"I see ..." murmured the caregiver, "... that John le Carre is still producing a new book every year and he's older than you."
As it's taken me 30 years to complete an account about a World War II Polish philosopher turned double espionage agent, the caregiver knows how to needle my sensitivities in the creative writing department.
"No doubt he doesn't have the same family responsibilities I'm burdened with, and doesn't have to slave away at different coalfaces to provide milk for little ones," I tartly suggested.
"Well," she continued, "if you gave up drawing silly scribbles and ceased churning out weekly jottings about understrappers and caregivers, maybe you'd have more time to pursue your slothful literary career."
"I happen to enjoy drawing cartoons and being a newspaper columnist," I said stiffly, slightly incensed at the terms "silly scribbles" and "jottings" to describe my career as a newspaper hack.
"Well, you could cut back on running an interior design consultancy and instead of producing long-winded specification papers for business corporations, you could be writing creatively," she suggested.

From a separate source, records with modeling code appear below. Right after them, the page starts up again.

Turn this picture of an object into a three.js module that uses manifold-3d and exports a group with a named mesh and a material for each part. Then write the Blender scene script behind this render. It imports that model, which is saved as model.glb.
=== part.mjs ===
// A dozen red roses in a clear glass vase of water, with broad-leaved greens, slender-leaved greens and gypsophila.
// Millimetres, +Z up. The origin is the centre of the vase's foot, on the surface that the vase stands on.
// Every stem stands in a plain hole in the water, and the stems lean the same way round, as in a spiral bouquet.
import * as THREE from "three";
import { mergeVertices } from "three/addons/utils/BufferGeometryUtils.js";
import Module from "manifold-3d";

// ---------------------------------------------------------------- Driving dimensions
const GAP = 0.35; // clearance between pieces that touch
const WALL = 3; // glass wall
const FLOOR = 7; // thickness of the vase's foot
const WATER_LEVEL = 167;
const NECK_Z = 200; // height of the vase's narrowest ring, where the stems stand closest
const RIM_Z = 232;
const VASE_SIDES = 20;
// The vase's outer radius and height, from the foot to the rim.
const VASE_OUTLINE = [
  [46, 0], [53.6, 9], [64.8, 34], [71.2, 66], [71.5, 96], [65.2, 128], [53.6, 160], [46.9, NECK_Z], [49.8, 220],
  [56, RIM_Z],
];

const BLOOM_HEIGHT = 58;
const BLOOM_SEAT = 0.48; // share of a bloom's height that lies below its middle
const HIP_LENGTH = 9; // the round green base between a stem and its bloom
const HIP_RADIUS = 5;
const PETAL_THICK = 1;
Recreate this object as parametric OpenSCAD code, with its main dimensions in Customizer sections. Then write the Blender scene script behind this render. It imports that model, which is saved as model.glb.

The caregiver has a point. One of the more wearisome tasks in the design business is preparing specifications for tenders and council permits. Bright young things looking for a job in interior design, who believe it's all about running around choosing pretty fabrics and cushions, sober up swiftly when they come face to face with their first council rejection of a fire and ventilation report.
"But these are exciting times in the industry, with a great number of changes in the way corporate structural architecture is put together," I pleaded.
"Plus, someone's got to resist the new wave of Google-inspired designers who believe that transforming an office into something resembling a dog's breakfast with concentrated doses of tasteless kitschy furnishings represents some form of environmental coolness for today's new breed of mindless computer nerds."
"Well, you could give up designing furniture and lecturing students," my wife relentlessly continued.
"But it's pleasurable creating new furniture pieces, and teaching puts something back into the industry," I whined.
"Your mother was right when she said, 'Your trouble is, you're a Jack of all trades and master of none'," retorted the caregiver with a weary smile.
"I was hoping for something more flattering, like 'new age renaissance man'," I called out wistfully, as the kitchen door closed firmly behind her.